C'est une trajectoire fascinante, celle d'une paire de baskets taillée pour les ados, dont l'allure iconique va l'emmener dans les quartiers, sur les parquets de NBA, au pied du meilleur joueur de foot de sa génération, à ceux des mannequins les plus cools de la décennie 2020, et même générer un fétichisme dans une sous-culture gay. Et qui s'écoulera à près d'1,5 million de paires en une seule année, celle de son lancement.
1998. La Nike Air Max Plus débarque dans les boutiques Foot Locker. Cette paire aurait pu être une énième mouture de la série Air Max, mais de sa silhouette particulière, une empeigne bleu azur striée de vaguelettes en plastique noir et barrée d'un petit swoosh jaune, va découler une histoire différente. Elle est posée sur une semelle noire gonflée de plusieurs bulles d'air colorées, réhaussée d'un nuage blanc et bleu au niveau du milieu de la semelle.
Un succès immédiat.
Sur son talon, un « Tn » pour « Tuned Air », un nouveau système d'amorti. Le design est tranché, agressif, et ne ressemble à rien de ce qui existe à l'époque sur le marché. Pourtant, le styliste à l'origine de ce dessin, Sean McDowell, un nouveau venu chez Nike à l'époque, s'est inspiré des paysages de Floride, des ciels pour les dégradés des coloris originaux, d'une queue de baleine pour la plaque intermédiaire, ou encore des palmiers battus par le vent pour les striures.
La légende raconte que pour tester le potentiel de la paire auprès du public jeune visé par Foot Locker, avec qui elle a été développée et chez qui elle allait être distribuée en exclusivité, elle a été placée en vitrine à l'heure des sorties de classes. Succès immédiat.

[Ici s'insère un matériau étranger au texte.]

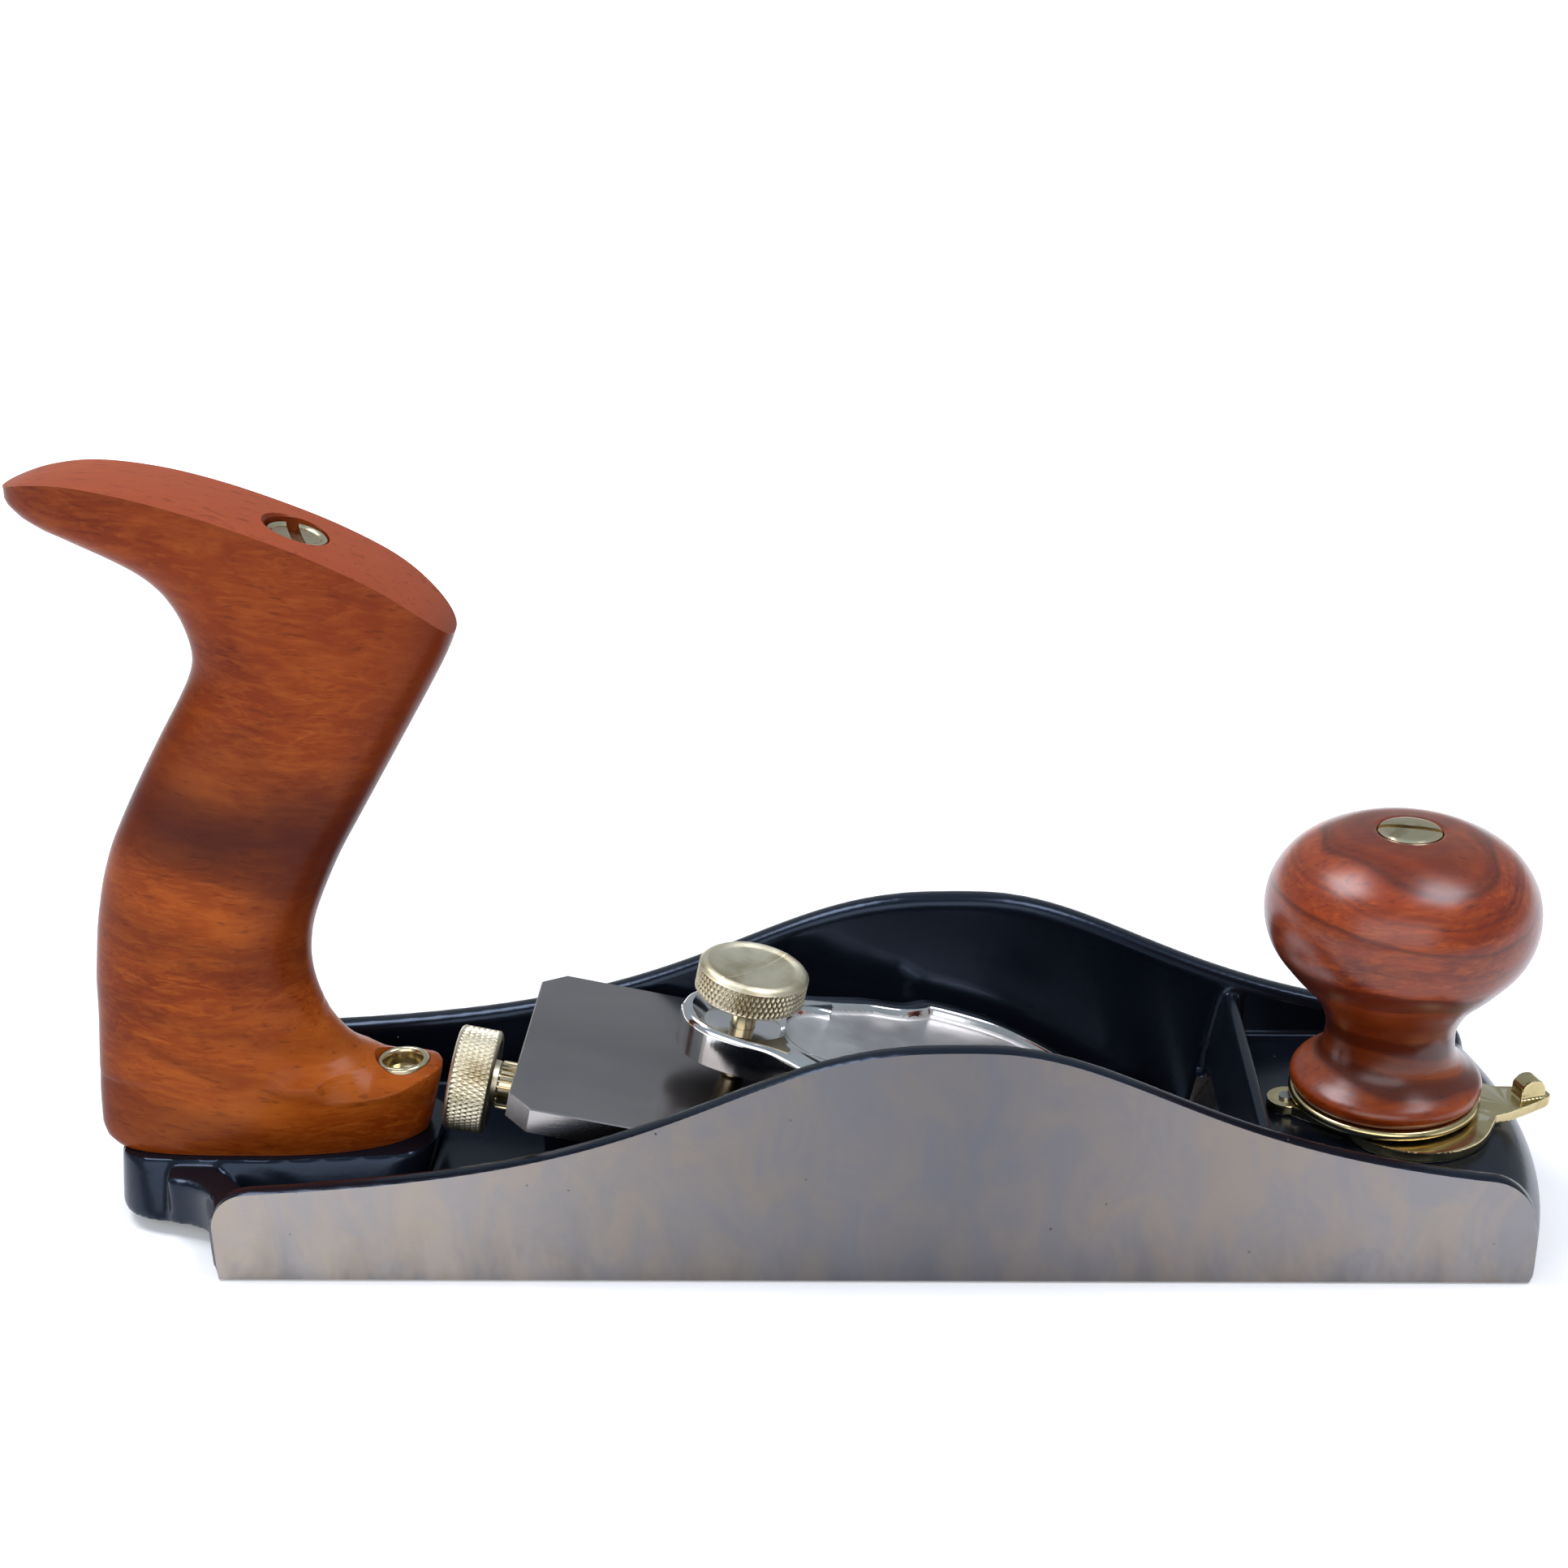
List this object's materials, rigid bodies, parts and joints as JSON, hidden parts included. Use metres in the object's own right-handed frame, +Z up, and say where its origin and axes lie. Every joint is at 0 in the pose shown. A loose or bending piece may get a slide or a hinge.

Quelques mois plus tard, la paire était donc en boutique et se vendait comme des petits pains, malgré un prix élevé. « 800 francs, la plus chère du magasin », remet Clems, spécialiste de sneakers et chroniqueur du podcast Elle est bonne sa paire, qui se souvient du choc esthétique ressenti la première fois qu'il l'a croisée dans le RER, au pied d'un vingtenaire en costume.
La porter devient un signe ostentatoire de réussite.
Rapidement, le modèle pensé comme une chaussure de running s'émancipe de la route tracée par la marque et le revendeur, notamment en France, où elle devient la paire préférée des banlieusards et des rappeurs. Jamel Debbouze l'arbore avec ses ensembles Levi's. Dans la rue, en raison de son prix, la porter devient un signe ostentatoire de réussite.
Presque tout de suite, les Air Max Plus gagnent un surnom qui ne les quittera plus : les Requins, en référence à son design unique, au coloris bleu océan et aux striures-branchies. « Leur diffusion est un modèle d'influence avant même l'apparition des réseaux sociaux, autour des clips de raps et des gens qui comptent dans les quartiers », souligne la spécialiste des tendances Alexandra Jubé. La Requin est partout au début des années 2000.
« De par son design marqué, l'adopter portait une symbolique de rébellion », analyse Jubé. Elle permettait d'être vu. « Comme Stone Island pour les hooligans britanniques, elle devient un emblème mais aussi un stigmate de la banlieue et fait peur à certains », ajoute Clems. La Requin forme avec le survêtement Lacoste un autre attribut des banlieues avec qui elle est souvent associée, un tandem de choc désigné sous le vocable « Lacoste-Tn ».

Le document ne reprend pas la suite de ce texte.